换句话说,这会是个足以「让他的良心允许他这么做」的问题吧。儘管没表现出来,但自己的心境,就像是个要被送去就快爆炸的巨大炸弹拆解现场的未爆弹处理人员。
「这次是以阔别许久的前线视察为由,来看看老同学的状况。待在参谋本部担任内勤,久了也会让人眷恋起外头的空气呢。」
「战斗群的指挥官,有着许多自由裁量权,是坐起来很轻鬆的位置喔。」
「还真是羡慕,似乎会变成我在单方面地抱怨私事呢。」
乌卡中校是在参谋本部的魑魅魍魉之中,少数个性严谨的军大学同学。他会像这样摆出一副要谈私事的态度?
大致能察觉到,也就是说他带来了某种不能让他人听到的事情吧。是非正式的传言。是没什么好事的前兆。
该死的混帐东西。
总归来讲──谭雅在心中重新抱怨。乌卡中校是大型冲突的传达角色。我诅咒那群想把多余的辛苦硬推给现场的高层。
「这也没关係喔。我可是被容许在外头自由行动之身,连个抱怨也不听怎么行呢。对了,谢列布里亚科夫中尉,不好意思,想麻烦你帮我磨个豆,泡个咖啡过来。儘可能泡得细心一点,『慢慢来就好』。」
「我知道了。请稍微……我想想喔,就请等我三十分钟左右吧,我会準备两杯过来的。」
明明就没有特彆强调最后一句话,也依旧能确实察觉到我的意思的副官,真是太棒了。谢列布里亚科夫中尉伴随着漂亮的敬礼,规规矩矩地离开。
目送走她的背影,将包厢门锁上。
好啦,谭雅向乌卡中校说道。
「……那么,正题是?」
「是无聊的传言……没想到我会有这么一天,要告知友军这种事情。真是懊悔到快吐了。贵官要是能喝酒的年纪,我应该会带瓶酒过来吧。」
耿直的军人,居然在值勤时说他想喝酒?
「唔?」
儘管内心里不断感到无声的震惊,谭雅在表面上依旧是佯装冷静,只是歪头表示不解。
「中校。杰图亚阁下担心这次的攻势过于『扩大』了。尤其是严重反对,要将大规模的战斗正面,更进一步扩大的决定。」
「这不是很有道理吗?」
忍不住点头认同。
杰图亚中将的想法,是非常踏实的安全策略。只要不扩大战线,将重点放在重新编製战力上,就不用被雪与泥泞绊住,专心作业了。

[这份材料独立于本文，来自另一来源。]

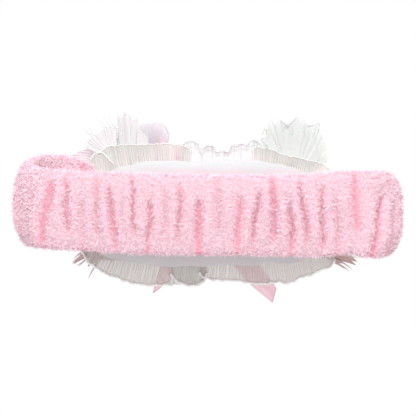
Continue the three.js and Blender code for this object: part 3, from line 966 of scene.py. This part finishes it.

面对东部的泥泞与可怕的极寒,想要不受阻碍地展开行动,就必须要做好準备。这只能说是非常有道理的想法。
「问题在于,卢提鲁德夫阁下的意思。」
「……也就是作战局那边的见解吗?」
「没错。」听到他这么回答,谭雅当场僵住。实际担任军事行动计画的那群人,有他们自己的想法是不错。只不过,像卢提鲁德夫中将这种「积极的作战家」反对起安全策略,只会是某种麻烦事件的起因吧。